Again, when Jesus appears to his disciples after the Resurrection, our familiar text quotes him as assuring them that he can’t be just a spirit (pneuma: Luke 24.39). Early Jewish-Christian gospels used the phrase “a bodiless daimon,” or (sometimes) phantasma.  But Ignatius uses the daimon reading without comment, while Tertullian used phantasma. Phantasma is the form in the “Western” Gospel text tradition. The Diatessaron used the same word, and through that work, it was passed on through medieval texts in multiple languages.

The point of all this is that many of the early or fringe gospels matter enormously, not because they preserve any great hidden secrets about Jesus or his time (Jesus’s Wife, anybody?) or indeed any revelations about the early church. Rather, they preserve some readings that, once upon a time, were widely received among leaders of the mainstream church, the Great Church. Only gradually, in the third and fourth centuries, were they consigned to the heretical fringe.

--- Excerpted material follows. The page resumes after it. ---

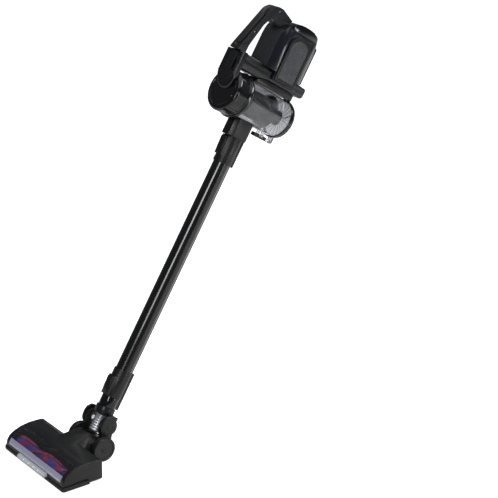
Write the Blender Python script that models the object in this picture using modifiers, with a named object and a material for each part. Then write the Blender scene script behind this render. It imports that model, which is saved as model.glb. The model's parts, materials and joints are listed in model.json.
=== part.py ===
"""Cordless stick vacuum: hand unit with a cyclone cup, wand, swivel neck and motor brush head.

Metres, +Z up, -Y is the front. The vacuum stands on its head and leans back.
The hand unit, the wand and the yoke are modelled in wand_frame: y runs up the wand
from the tilt axis, z points to the filter cap, x runs to the side. The head is
modelled in head_frame: z is the height over the floor.
"""
import math

import bmesh
import bpy
from mathutils import Matrix, Vector

# ---------------------------------------------------------------- driving dimensions
GAP = 0.0003                    # clearance between pieces that touch
WALL = 0.0024                   # wall of the moulded shells
LEAN = math.radians(31.3)       # the wand's lean from upright
ROUND = 40                      # sides of a large turned piece
SMALL_ROUND = 20                # sides of a small turned piece

TILT_Y = 0.0131                 # tilt axis behind the head frame's origin
TILT_Z = 0.071                  # tilt axis over the floor

CAP_TOP = 0.0880                 # cap top over the nozzle axis
CAP_HEIGHT = 0.0380
CAP_RADIUS = 0.0505
RING_RADIUS = 0.0530
RING_HEIGHT = 0.0105
CUP_TOP_RADIUS = 0.0470
CUP_BASE_RADIUS = 0.0437
CUP_BASE = -0.0990               # lower edge of the cup's wall
CUP_WALL = 0.0022
LID_THICKNESS = 0.004
RIM_HEIGHT = 0.008
RIM_RADIUS = 0.0465
FILTER_RADIUS = 0.031
FILTER_BASE = -0.034
SKIRT_RADIUS = 0.040
SKIRT_HEIGHT = 0.016
DUST_TUBE_RADIUS = 0.0177
DUST_TUBE_BASE = -0.090
PLEAT_RADIUS = 0.043
PLEATS = 20
LATCH_WIDTH = 0.013
LATCH_LENGTH = 0.044
LATCH_THICKNESS = 0.008
LATCH_TOP = -0.046
LATCH_STAND = 0.0515            # latch's inner face from the cup axis

DUCT_WIDTH = 0.040
DUCT_TOP = 0.029
DUCT_BASE = -0.024
DUCT_REACH = 0.085              # lower end of the duct from the cup axis
DUCT_BORE = 0.0155
RAIL_WIDTH = 0.022
RAIL_BASE = -0.0285

TUBE_RADIUS = 0.019
TUBE_WALL = 0.0012
TUBE_LENGTH = 0.574
TUBE_START = 0.098              # lower end of the tube from the tilt axis
CHANNEL_RADIUS = 0.0075
CHANNEL_OFFSET = 0.0185
SLEEVE_RADIUS = 0.0212
TUBE_TO_CUP = 0.112             # upper end of the tube to the cup axis
CUP_Y = TUBE_START + TUBE_LENGTH + TUBE_TO_CUP
TUBE_SEAT = 0.036               # depth of the tube inside the upper sleeve
UPPER_SLEEVE_START = TUBE_START + TUBE_LENGTH - TUBE_SEAT
LOWER_SLEEVE_START = 0.0617
LOWER_SLEEVE_LENGTH = 0.064
BUTTON_WIDTH = 0.018
BUTTON_LENGTH = 0.0415
BUTTON_HIGH = 0.0275
BUTTON_LOW = 0.0240
BUTTON_FLOOR = 0.0228

NECK_RADIUS = 0.0200
NECK_PLUG_RADIUS = 0.0172
NECK_BORE = 0.0145
NECK_TOP = 0.0965
NECK_SHOULDER = 0.036
JOURNAL_RADIUS = 0.0170
JOURNAL_END = 0.018
YOKE_RADIUS = 0.0225
YOKE_OUT = 0.040
YOKE_PLATE = 0.0067
YOKE_DISC = 0.021
EAR_PLATE = 0.0078
EAR_DISC = 0.0195
PIN_RADIUS = 0.005
HOSE_RADIUS = 0.0148
HOSE_RIBS = 7
HOSE_END = -0.024

SPINE_WIDTH = 0.044
SPINE_FRONT = 0.061             # from the cup axis
SPINE_NOSE = 0.0545              # front of the spine beside the cap
SPINE_REAR = 0.089
SPINE_BASE = -0.1160
BRACKET_WIDTH = 0.038
BRIDGE_WIDTH = 0.058
BRIDGE_TOP = 0.1025
POWER_BUTTON_LENGTH = 0.046
POWER_BUTTON_WIDTH = 0.021
POWER_BUTTON_Y = 0.0645         # centre of the power button from the cup axis
POWER_TRAVEL = 0.0015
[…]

None of these readings have any grand implications for Christian faith or doctrine. But they do suggest a complicated process of interactions between mainstream and margin in the definition of the standard New Testament text.

Just as an intellectual exercise, just imagine that we had a copy of the gospels as they existed in Rome or Antioch around 160, exactly as they would have been available (say) to Justin Martyr. Now imagine further that a copy of this same text somehow fell into the hands of a Christian scholar two or three centuries later. What would they make of it? Noting the many differences from what had become the standard text, is there any doubt that they would have condemned this mysterious document as some version of a Jewish-Christian gospel?

At least in some cases, when scholars like Epiphanius talked about Jewish Christian gospels – when they gave these documents some name like the Gospel According to the Hebrews – were they actually dealing with nothing more heretical than very early drafts of what became our canonical texts?

Yesterday’s orthodoxy had become today’s heresy.